U.S. Military Action Sparks Shockwaves
Following coordinated U.S. airstrikes on Iran’s nuclear facilities, targeting Natanz, Fordow, and Isfahan, Brent crude prices rocketed above $80 per barrel on June 23, hitting five-month highs around $81.40 before settling back near $78.90, while U.S. West Texas Intermediate (WTI) climbed to about $75.74. The strikes, which President Trump described as “monumental,” significantly heightened fears of supply disruptions along the critical Strait of Hormuz.
Tensions in Middle East Drive Market Jitters
The U.S. joined Israel’s offensive following earlier Israeli airstrikes on Iran, which included drone and missile responses. Markets now fear broader escalation, including potential disruptions in maritime shipping. Analysts warn that even a short closure of the Strait of Hormuz, which carries nearly one-fifth of the world’s oil, could push prices above $100 per barrel and cause both rising prices and slow economic growth if the disruption lasts longer.

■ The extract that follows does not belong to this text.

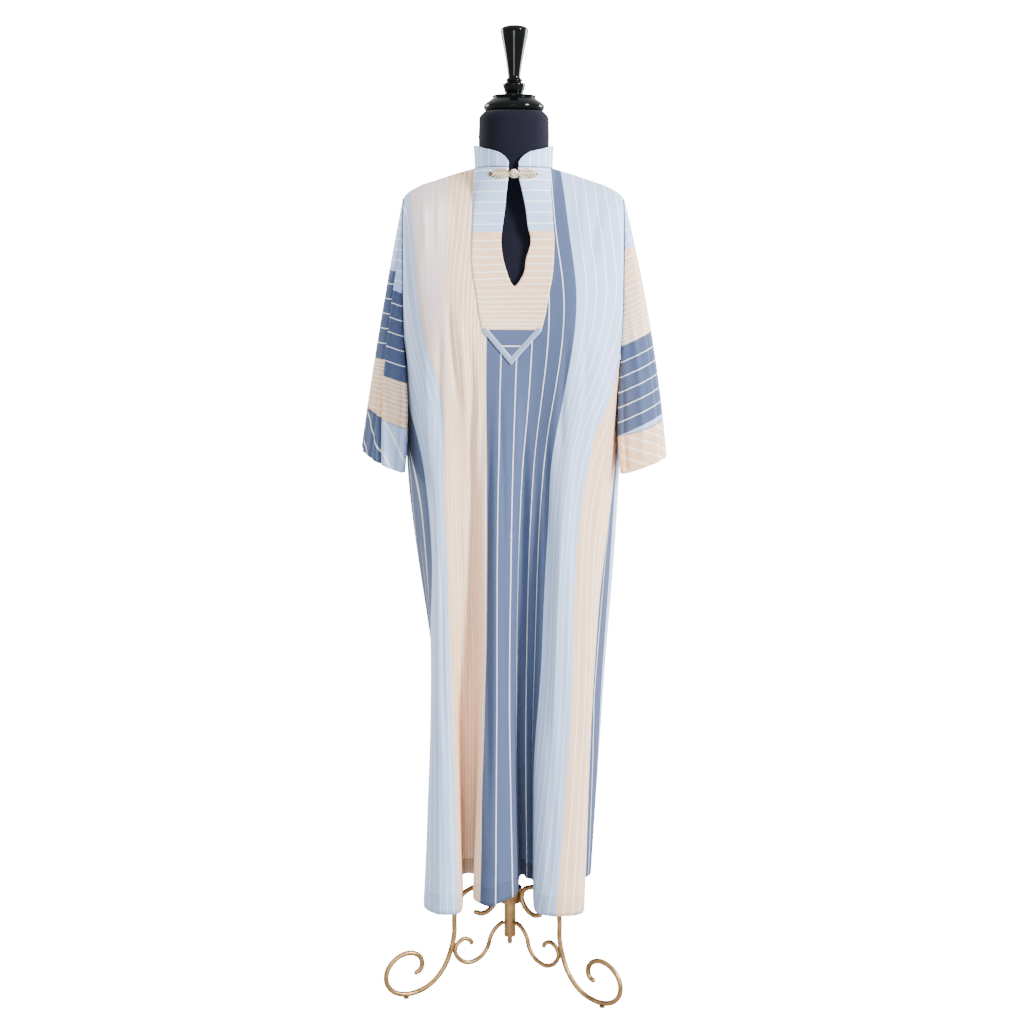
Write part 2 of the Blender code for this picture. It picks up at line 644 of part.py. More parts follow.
def turned(name, profile, material):
    """A turned piece from a profile of radius and height that runs from its top to its foot."""
    mesh = bmesh.new()
    points = [mesh.verts.new((radius, 0.0, height)) for radius, height in profile]
    for a, b in zip(points, points[1:]):
        mesh.edges.new((a, b))
    data = bpy.data.meshes.new(name)
    mesh.to_mesh(data)
    mesh.free()
    piece = add_object(name, data, material)
    screw = piece.modifiers.new("Turn", "SCREW")
    screw.steps = TURN_STEPS
    screw.render_steps = TURN_STEPS
    screw.use_merge_vertices = True
    screw.merge_threshold = 0.0001
    return piece


def rod(name, route, count, radius, heading):
    """A bent rod in the upright plane that faces the heading, in degrees from the front."""
    path = evenly(spline_points(route, ROUTE_STEPS), count)
    curve = bpy.data.curves.new(name, "CURVE")
    curve.dimensions = "3D"
    curve.bevel_depth = radius
    curve.bevel_resolution = 2
    curve.use_fill_caps = True
    spline = curve.splines.new("POLY")
    spline.points.add(count - 1)
    turn = math.radians(heading)
    for point, (reach, height) in zip(spline.points, path):
        point.co = (reach * math.sin(turn), -reach * math.cos(turn), height, 1.0)
    return add_object(name, curve, "gold")


def make_stand():
    pole = ((0.0, POLE_TOP), (POLE_RADIUS, POLE_TOP), (POLE_RADIUS, POLE_FOOT), (0.0, POLE_FOOT))
    turned("pole", pole, "gold")
    inner = POLE_RADIUS + FIT_GAP
    hub = ((inner, HUB_TOP), (HUB_RADIUS, HUB_TOP), (HUB_RADIUS, HUB_FOOT), (inner, HUB_FOOT), (inner, HUB_TOP))
    turned("hub", hub, "gold")
    for side, heading in LEG_HEADINGS.items():
        rod(f"leg_{side}", LEG_ROUTE, LEG_POINTS, LEG_RADIUS, heading)
        rod(f"brace_{side}", BRACE_ROUTE, BRACE_POINTS, BRACE_RADIUS, heading)
        turn = math.radians(heading)
        bpy.ops.mesh.primitive_cylinder_add(vertices=GLIDE_SIDES, radius=GLIDE_RADIUS, depth=GLIDE_HEIGHT)
        glide = bpy.context.object
        for group in list(glide.users_collection):
            group.objects.unlink(glide)
        part_group.objects.link(glide)
        glide.name = f"glide_{side}"
        glide.parent = root
        glide.location = (GLIDE_REACH * math.sin(turn), -GLIDE_REACH * math.cos(turn), GLIDE_HEIGHT / 2)
        glide.data.materials.append(materials["gold"])


def centre_on_floor():
    """Moves the root so that the origin lies under the middle of everything, at the lowest point."""
    bpy.context.view_layer.update()
    graph = bpy.context.evaluated_depsgraph_get()
    corners = []
    for thing in part_group.objects:
        if thing.type == "EMPTY":
            continue
        mesh = thing.evaluated_get(graph).to_mesh()
        corners += [thing.matrix_world @ v.co for v in mesh.vertices]
        thing.evaluated_get(graph).to_mesh_clear()
    low = [min(c[k] for c in corners) for k in range(3)]
    high = [max(c[k] for c in corners) for k in range(3)]
    root.location = (-0.5 * (low[0] + high[0]), -0.5 * (low[1] + high[1]), -low[2])
    bpy.context.view_layer.update()
    print("moved by", [round(v, 5) for v in root.location])
    print("size", [round(b - a, 4) for a, b in zip(low, high)])


clear_scene()
part_group = new_collection("kaftan_on_dress_form")
cutter_group = new_collection("cutters")
materials = make_materials()
root = bpy.data.objects.new("root_frame", None)
part_group.objects.link(root)
make_torso()
turned("neck_cap", CAP_PROFILE, "lacquer")
turned("finial", FINIAL_PROFILE, "lacquer")
make_stand()
make_panels()
make_bib()
make_bindings()
make_collar()
make_sleeves()
make_frog()
centre_on_floor()
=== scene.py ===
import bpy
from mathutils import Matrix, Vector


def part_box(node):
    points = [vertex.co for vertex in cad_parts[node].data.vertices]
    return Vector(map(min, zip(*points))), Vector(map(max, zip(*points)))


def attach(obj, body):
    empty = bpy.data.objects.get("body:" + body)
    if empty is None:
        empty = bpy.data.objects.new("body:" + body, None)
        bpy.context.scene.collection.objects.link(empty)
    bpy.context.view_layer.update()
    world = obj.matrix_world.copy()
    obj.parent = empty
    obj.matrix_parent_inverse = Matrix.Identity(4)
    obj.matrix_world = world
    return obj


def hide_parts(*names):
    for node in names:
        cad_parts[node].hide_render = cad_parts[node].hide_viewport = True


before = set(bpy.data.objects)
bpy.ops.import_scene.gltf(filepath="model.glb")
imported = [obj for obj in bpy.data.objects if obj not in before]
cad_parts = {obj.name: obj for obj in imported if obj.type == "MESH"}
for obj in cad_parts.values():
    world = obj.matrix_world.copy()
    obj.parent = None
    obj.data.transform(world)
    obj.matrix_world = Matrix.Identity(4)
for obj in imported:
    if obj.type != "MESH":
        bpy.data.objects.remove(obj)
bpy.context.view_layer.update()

# %% [markdown]
# # A striped kaftan on a dress form
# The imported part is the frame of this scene: it gives the size and the place of every piece. Each cell
# below makes one piece of the real thing again with finer form, or gives it a finish, and says why it is
# made that way. The cloth comes from one idea: a panel is a grid of points, and each point also knows
# where it lay on the flat cloth, so the woven stripes follow every fold.

# %% Common tools
import math

import bmesh
import bpy
import numpy as np
from mathutils import Matrix, Vector

pole_low, pole_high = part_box("pole")
AXIS = np.array(((pole_low.x + pole_high.x) / 2, (pole_low.y + pole_high.y) / 2, 0.0))
scene = bpy.context.scene
print("the form's axis stands at", AXIS.round(4))

# %% [markdown]
# ## The camera
# The photograph looks at the dress from the front, from about chest height, tipped a little down. A long
# lens was used, so near and far folds keep nearly the same scale. The camera is turned by measured
# angles and rolled by a quarter of a degree, because the form leans that much in the picture.

# %% Camera
CAMERA_DISTANCE = 3.2
CAMERA_HEIGHT = 1.267
CAMERA_TIP = math.radians(7.44)
CAMERA_ROLL = math.radians(0.285)
LENS = 65.39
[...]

Geopolitics Overshadows Fundamentals
Ironically, the physical oil infrastructure remained untouched, as the strikes focused on nuclear sites and personnel. Still, the geopolitical fear premium kicked in swiftly, with crude jumping nearly 13% on the initial news before stabilizing within a 3–6% gain range. Investors widely perceive even unverified threats, such as a possible Hormuz blockade, as catalysts for wild price swings.
Trade Flows and Refiners Realign
Asian refineries, anticipating elevated spot premiums on Middle East crude, are locking in term supply contracts for July through September. Indian refiners, in particular, are leaning more heavily on Gulf producers like Saudi Arabia, UAE, Iraq, and Kuwait to hedge against volatility and diversifying away from Russian barrels.
Stock Markets Wobble Amid Energy Shock
The oil-driven spike rattled global equities. U.S. crude jumped over 7%, triggering a 769-point drop on the Dow Jones and increasing volatility as airline stocks underperformed and energy and defence sectors advanced. Stock futures reflected unease, with Dow futures down over 500 points following the U.S. strike announcement. European markets also flagged lower at the open, echoing a global risk-off tone.
Economic Shockwaves Loom
Analysts warn that sustained oil at elevated levels could nip global growth by up to 1% and fuel inflation, all while ramping up energy bills for importing nations like India, Europe, Turkey, and Japan. Tightening shipping lanes and insurance costs may further ripple through global supply chains.
Backup Plans Underway
Major oil exporters are preparing contingency routes to bypass Hormuz, Saudi Arabia via Red Sea pipelines and the UAE through Fujairah, though these alternatives have limited capacity and remain susceptible to security threats. India’s energy ministry is reportedly consulting refiners to secure alternative supplies, mindful of a potential increase in its energy import bill and current account deficit as prices hover between $70-80 per barrel.
Outlook: Volatility Ahead
Traders are on edge. A cautious escalation, with limited retaliation from Iran, could cap prices and prompt normalization. But a robust response, such as strait interdictions, could propel oil above $100 per barrel. Some speculators warn of $120-150 scenarios if flows are obstructed. Geopolitical reactions in the coming days will determine whether this is a fleeting spike or a sustained shock.
Impact on Investors and Consumers
Consumers and industry alike must prepare for potential energy cost hikes. Investors face turmoil but might seize the moment to diversify portfolios towards energy and defence sectors. Central banks in oil-dependent economies will have to factor in inflation risks, while corporations may adjust sourcing strategies to cushion shocks.
Bottom Line: Energy Market at Inflection Point
The U.S.-Iran military flare-up has abruptly shifted energy market dynamics. Oil has surged into a geopolitical premium regime where conflict and strategic chokepoints dictate price moves more than supply-demand balance. With possible sudden disruptions on the horizon, the world watches nervously, aware that today’s oil shock may presage deeper economic tremors.